Jean Carlos Prada

Personal information
- Born: August 4, 1984 (age 42) Cumaná, Venezuela

Medal record
Men's Boxing
Representing Venezuela
Central American and Caribbean Games
| Bronze medal – third place | 2006 Cartagena | Welterweight |
South American Games
| Bronze medal – third place | 2006 Buenos Aires | Welterweight |

= Jean Carlos Prada =

Venezuelan boxer (born 1984)

Jean Carlos Prada Pasedo (born August 4, 1984) is a male welterweight boxer from Venezuela, who represented his country at the 2004 Summer Olympics in Athens, Greece.

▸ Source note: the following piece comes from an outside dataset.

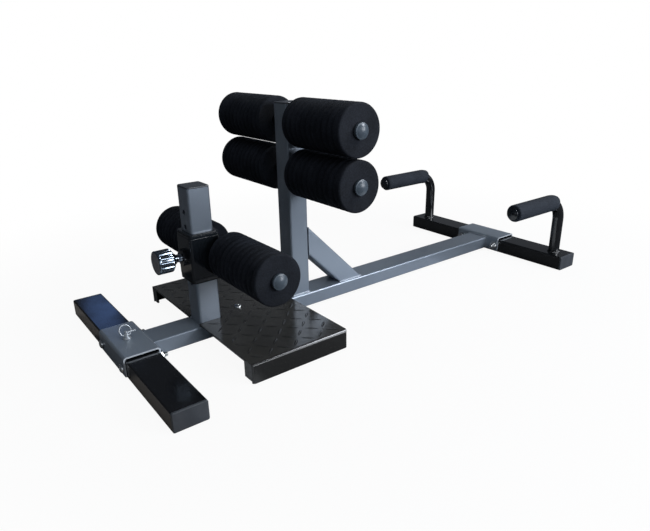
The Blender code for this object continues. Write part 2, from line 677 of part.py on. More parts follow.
def make_pop_pin():
    """The pull pin: weld nut, barrel and spring on the sleeve; plunger and knob that slide in them.

    It is built as pulled out, with the tip just short of the post, so that the carriage is free to slide.
    """
    axis = (0, 1, 0)
    wall = Vector((0, SLEEVE_FRONT, PIN_Z))
    flats = densify(hexagon(WELD_NUT_FLATS))
    bore = circle(BARREL_RADIUS + GAP, len(flats))
    u = Vector((1, 0, 0))
    v = Vector((0, 0, 1))
    steps = ((bore, GAP), (flats, GAP), (flats, WELD_NUT_DEPTH), (bore, WELD_NUT_DEPTH))
    rings = [place(outline, wall - Vector(axis) * distance, u, v) for outline, distance in steps]
    nut = skinned("pop_pin_nut", rings, "black_paint", wall, closed=True)

    front = -BARREL_FRONT
    stem_hole = PLUNGER_STEM + GAP
    barrel_profile = ((stem_hole, front), (BARREL_RADIUS - BARREL_CHAMFER, front),
                      (BARREL_RADIUS, front + BARREL_CHAMFER), (BARREL_RADIUS, BARREL_BACK),
                      (BARREL_BORE, BARREL_BACK), (BARREL_BORE, front + BARREL_LIP),
                      (stem_hole, front + BARREL_LIP))
    barrel = turned("pop_pin_barrel", barrel_profile, axis, wall, 14, "chrome")

    post_face = POST_HALF - SLEEVE_SIZE / 2
    tip = -post_face - GAP
    shoulder = tip - PLUNGER_SHOULDER
    plunger_profile = ((PLUNGER_STEM, -KNOB_BACK - STEM_LENGTH), (PLUNGER_STEM, shoulder - PLUNGER_SLOPE),
                       (PLUNGER_TIP, shoulder), (PLUNGER_TIP, tip - PLUNGER_TAPER),
                       (PLUNGER_TIP - PLUNGER_TAPER_IN, tip))
    plunger = turned("pop_pin_plunger", plunger_profile, axis, wall, 12, "chrome", closed=False)
    return [nut, barrel, make_spring(wall, tip)], [plunger, make_knob(wall)]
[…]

He was defeated in the first round of the men's welterweight division (- 69 kg) by Uzbekistan's Sherzod Husanov on points: 20-33. He qualified for the Olympic Games by finishing in second place at the 2nd AIBA American 2004 Olympic Qualifying Tournament in Rio de Janeiro, Brazil.

==Pro career==
Jean Carlos Prada made his professional debut on ESPN Wednesday Night Fights against Puerto Rican Carlos Garcia. A four round fight where both fighters scored knockdowns. The bout went the distance, and was scored a draw. Since then, Prada went on to win 4 straight.